In the UK, Sentiment in the service sector, as measured by the CIPS/Markit PMI survey, rose further in November to 55.2 from 54.5 in October and beat the consensus expectation of a small reversion to 54.0. The level of the PMI index in November is the highest in ten months and is in line with the long-run average of the series. The PMI development indicates that services sector growth has held up well in Q4 following a strong Q3.

Despite the dip in the manufacturing PMI in November, the better-than-expected development in both the services and construction PMIs pulled the composite PMI index to 55.2 in November, up from 54.5 in October. Based on past form, the PMI development is consistent with quarterly GDP growth holding up at around 0.5% in Q4. The CBI Growth Indicator also suggests that GDP growth should hold up well, 0.5% quarterly growth, in Q4.

Industrial production came in considerably weaker than expected in October, thereby starting Q4 on a weak footing. Manufacturing production fell by 0.9%, considerably below the consensus expectation of -0.2%. After recovering considerable lost ground in August and September, manufacturing production ended lower in October than in July. According to the ONS, the drop was concentrated to small firms across a range of sectors. Industrial production performed even worse with a monthly fall of 1.3%, the largest fall since September 2012.

The most important event is the Bank of England (BoE) meeting on Thursday. The BoE is expected to maintain its monetary policy unchanged in line with consensus and market pricing. Focus is on the minutes, as it is one of the small meetings without an updated Inflation Report and a press conference, but they should not to contain any big news, as economic data continue to be resilient to Brexit uncertainties.

EU

ECB extended its QE programme to December 2017 as expected but the move to trim asset purchases from €80b to €60b starting April 2017 came as a surprise. ECB is likely to stay accommodative as long as required to push inflation back up to its target, as it said the 1.7% inflation forecast for 2019 is “not really” close to its target. Meanwhile, RBA rhetoric remained neutral by and large but nevertheless opened up the door for a rate cut amid contraction in 3Q GDP.

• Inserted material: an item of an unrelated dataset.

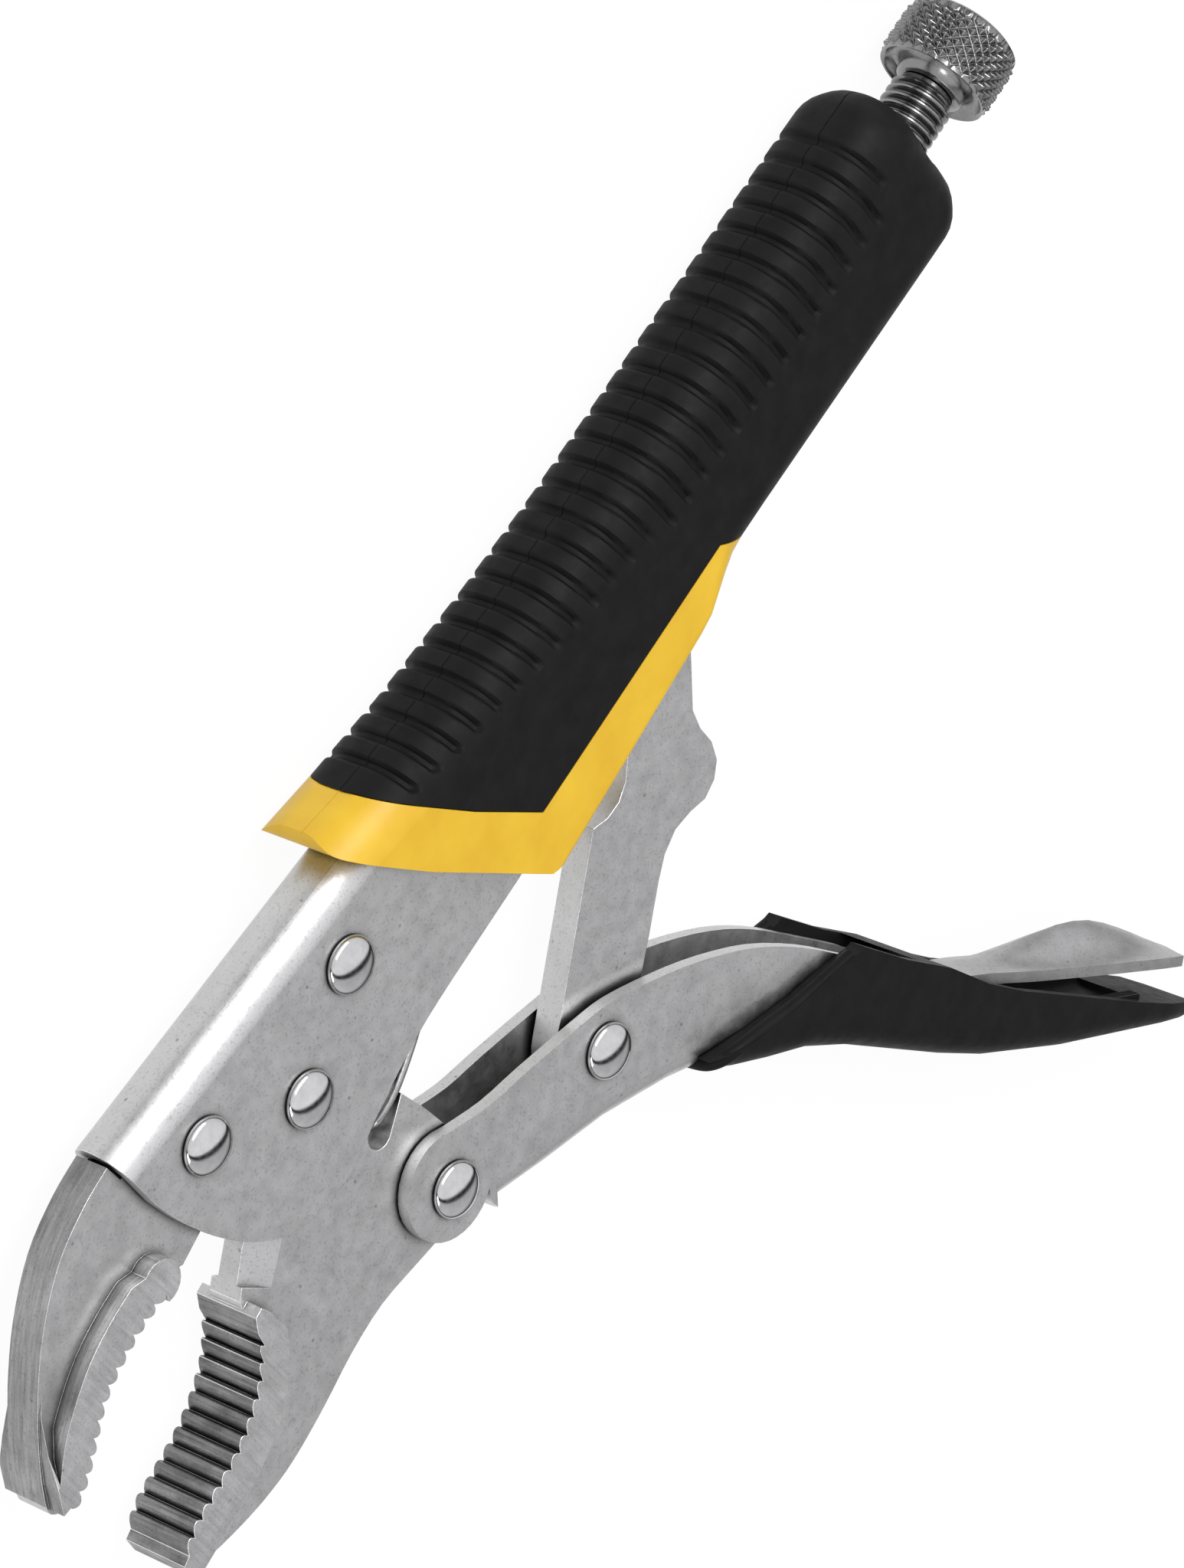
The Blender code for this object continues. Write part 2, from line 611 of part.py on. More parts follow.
GRIP_TOP = [(-46.0, 23.9), (-38.0, 22.7), (-30.6, 21.2), (-14.0, 18.7), (6.0, 16.8), (24.0, 15.8),
            (90.0, 14.9), (99.6, 14.6)]
GRIP_BOTTOM = [(-46.0, -17.4), (-14.0, -16.6), (2.0, -15.4), (19.0, -14.2), (30.0, -13.9), (45.0, -14.0),
               (90.0, -15.0), (99.6, -15.1)]
LINER_FRONT = [(-40.2, 24.0), (-38.4, 19.4), (-35.0, 13.2), (-31.0, 6.1), (-24.3, -4.3), (-16.4, -16.6)]
COVER_EDGE = [(-33.4, 24.0), (-29.6, 20.8), (-24.9, 13.4), (-20.0, 5.0), (-12.4, -6.4), (34.0, -6.4),
              (42.6, -15.2)]


def grip_ring(x, shrink=0.0):
    """Rounded rectangle section of the upper grip's outer surface."""
    half = GRIP_HALF - shrink
    top = interpolate(GRIP_TOP, x) - shrink
    bottom = interpolate(GRIP_BOTTOM, x) + shrink
    high = min(GRIP_CORNER, half - 0.4)
    low = min(lerp(1.2, GRIP_CORNER, smoothstep(24.0, 38.0, x)), half - 0.4)
    ring = []
    corners = [(half - high, top - high, high, 0.0), (high - half, top - high, high, 90.0),
               (low - half, bottom + low, low, 180.0), (half - low, bottom + low, low, 270.0)]
    for z0, y0, corner, start in corners:
        for z, y in arc((z0, y0), corner, start, start + 90.0, 7):
            ring.append((x, y, z))
    return ring


def grip_block():
    stations = [-46.0, -38.0, -30.0, -14.0, 6.0, 19.0, 24.0, 27.0, 30.0, 33.0, 36.0, 38.0, 46.0, 70.0, 93.0]
    rings = [grip_ring(x) for x in stations]
    for x, shrink in ((96.6, 0.9), (98.6, 2.4), (GRIP_REAR_X, 4.6)):
        rings.append(grip_ring(x, shrink))
    return loft(rings)


def grip_room():
    """The space that the fixed handle takes inside the grip, open downwards at the front."""
    stations = [-60.0, -38.0, -14.0] + [lerp(-12.0, 20.0, i / 5) for i in range(6)]
    rings = []
    for x in stations + [27.0, 34.0, 38.0, GRIP_CLOSED_X]:
        rings.append([(x, y, z) for z, y in channel_path(x, -SEAT, -40.0)])
    for x in (46.0, 52.0, 58.0, 62.0, 66.0, 110.0):
        rings.append([(x, y, z) for z, y in channel_path(x, -SEAT)])
    return loft(rings)


def liner_side_view():
    front = curve_through(LINER_FRONT, 3)
    return front + [(-14.8, -18.0), (50.0, -18.0), (50.0, 40.0), (-40.0, 40.0)]


def cover_side_view(grow):
    edge = [(x - grow, y - grow) for x, y in COVER_EDGE]
    return edge + [(43.0 - grow, -30.0), (110.0, -30.0), (110.0, 40.0), (-36.0 - grow, 40.0)]


def build_grip_liner(mat):
    liner = new_object("grip_liner", grip_block(), mat)
    boolean(liner, grip_room(), "DIFFERENCE")
    boolean(liner, prism(liner_side_view(), -20.0, 20.0), "INTERSECT")
    boolean(liner, prism(cover_side_view(SEAT), -30.0, 30.0), "DIFFERENCE")
    return liner


def build_grip_cover(mat):
    cover = new_object("grip_cover", grip_block(), mat)
    boolean(cover, grip_room(), "DIFFERENCE")
    boolean(cover, prism(cover_side_view(0.0), -20.0, 20.0), "INTERSECT")
    return cover


# ---------------------------------------------------------------- assembly

def main():
    clear_scene()
    steel = material("plated_steel", (0.42, 0.42, 0.41), 0.42, 0.9)
    forged = material("forged_steel", (0.38, 0.38, 0.37), 0.45, 0.9)
    dark = material("dark_nickel", (0.16, 0.16, 0.16), 0.3, 1.0)
    polished = material("polished_steel", (0.55, 0.55, 0.54), 0.22, 1.0)
    wire = material("spring_steel", (0.2, 0.2, 0.2), 0.35, 1.0)
    black = material("black_rubber", (0.018, 0.018, 0.018), 0.65, 0.0)
    yellow = material("yellow_plastic", (0.86, 0.5, 0.05), 0.45, 0.0)

    pieces = [
        build_frame(steel), build_upper_jaw(forged), build_lower_jaw(forged), build_lever(steel),
        build_toggle_link(steel), build_release_lever(steel), build_lever_grip(black),
        build_rivet("front_jaw_rivet", JAW_RIVET_FRONT, polished),
        build_rivet("rear_jaw_rivet", JAW_RIVET_REAR, polished),
        build_rivet("jaw_pivot_rivet", JAW_PIVOT, polished),
        build_rivet("lever_pivot_rivet", LEVER_PIVOT, polished),
        build_rivet("link_pivot_rivet", LINK_PIVOT, polished),
        build_release_pin(dark), build_screw(dark), build_knob(dark), build_spring(wire),
        build_grip_liner(yellow), build_grip_cover(black),
    ]
    pivots = {"lower_jaw": JAW_PIVOT, "lever": LEVER_PIVOT, "toggle_link": LINK_PIVOT,
              "release_lever": RELEASE_PIVOT}
    for obj in list(bpy.data.objects):
        obj.location = Vector(SHIFT) * MM
    for obj in pieces:
        if obj.name in pivots:
            place = Vector((*pivots[obj.name], 0.0)) * MM
            for vert in obj.data.vertices:
                vert.co = vert.co - place
            obj.location = obj.location + place


main()
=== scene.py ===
"""Looks for the locking pliers: detailed pieces, materials, light and camera.

Lengths are in millimetres in the tool's own frame, which has the screw along X through the
origin and the tool's middle plane at Z = 0. to_world() puts them in the frame of the CAD.
"""
import math

import bmesh
import bpy
from mathutils import Matrix, Vector


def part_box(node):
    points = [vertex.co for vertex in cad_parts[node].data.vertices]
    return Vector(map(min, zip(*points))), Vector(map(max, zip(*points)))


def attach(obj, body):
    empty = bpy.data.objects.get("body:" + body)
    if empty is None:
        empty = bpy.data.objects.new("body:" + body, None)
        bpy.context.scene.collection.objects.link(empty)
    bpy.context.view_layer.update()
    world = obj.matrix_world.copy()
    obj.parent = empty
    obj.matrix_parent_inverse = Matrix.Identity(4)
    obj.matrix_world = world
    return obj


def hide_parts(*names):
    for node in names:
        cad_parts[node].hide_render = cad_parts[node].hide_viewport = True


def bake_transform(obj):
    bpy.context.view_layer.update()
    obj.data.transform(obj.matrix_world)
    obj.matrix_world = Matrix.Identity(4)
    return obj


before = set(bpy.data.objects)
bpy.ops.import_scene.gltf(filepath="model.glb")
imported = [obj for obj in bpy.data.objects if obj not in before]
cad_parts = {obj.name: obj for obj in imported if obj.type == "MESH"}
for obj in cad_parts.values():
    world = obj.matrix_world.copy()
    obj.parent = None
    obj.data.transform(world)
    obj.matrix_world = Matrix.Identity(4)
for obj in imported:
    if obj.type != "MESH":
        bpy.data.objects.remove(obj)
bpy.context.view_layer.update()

MM = 0.001
KNOB_FACE_X = 119.4                # the knob's end face, from which the tool's origin follows
knob_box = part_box("knurled_knob")
ORIGIN = Vector((knob_box[1].x - KNOB_FACE_X * MM, 0.5 * (knob_box[0].y + knob_box[1].y),
                 0.5 * (knob_box[0].z + knob_box[1].z)))


# ---------------------------------------------------------------- helpers

def to_world(point):
    return ORIGIN + Vector(point) * MM


def lerp(a, b, t):
    return a + (b - a) * t


def smoothstep(a, b, x):
    t = min(1.0, max(0.0, (x - a) / (b - a)))
    return t * t * (3.0 - 2.0 * t)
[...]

The main release of interest is the German ZEW expectations on Tuesday. Since July, ZEW expectations have followed a rising tendency to 13.8 in November but the December figure may bring this tendency to a halt. The Sentix released this week saw an unexpected fall, which maybe reflected the uncertainty related to the Italian referendum. However, although the “no” vote in Italy on Sunday caused an initial fall in equities on Monday morning, they quickly recovered within the first few hours of the day.

Consensus expects unchanged growth in industrial production at 6.1% year-on-year in November. An uptick to 6.2% year-on-year is expected as indicated by the official manufacturing PMI, which increased to the highest level in more than two years in November, as well as growth in fixed investment to increase slightly (both year-on-year and year-to-date year-on-year). However, consensus expects unchanged growth at 8.3% year-to-date year-on-year. The expected uptick is primarily due to the ongoing boom in the property market, which boosts construction investment. Property construction activity, and thus overall fixed investment, are likely be dampened by the recent measures to cool down overheated property markets. However, the effect will unlikely be visible already in the November figures.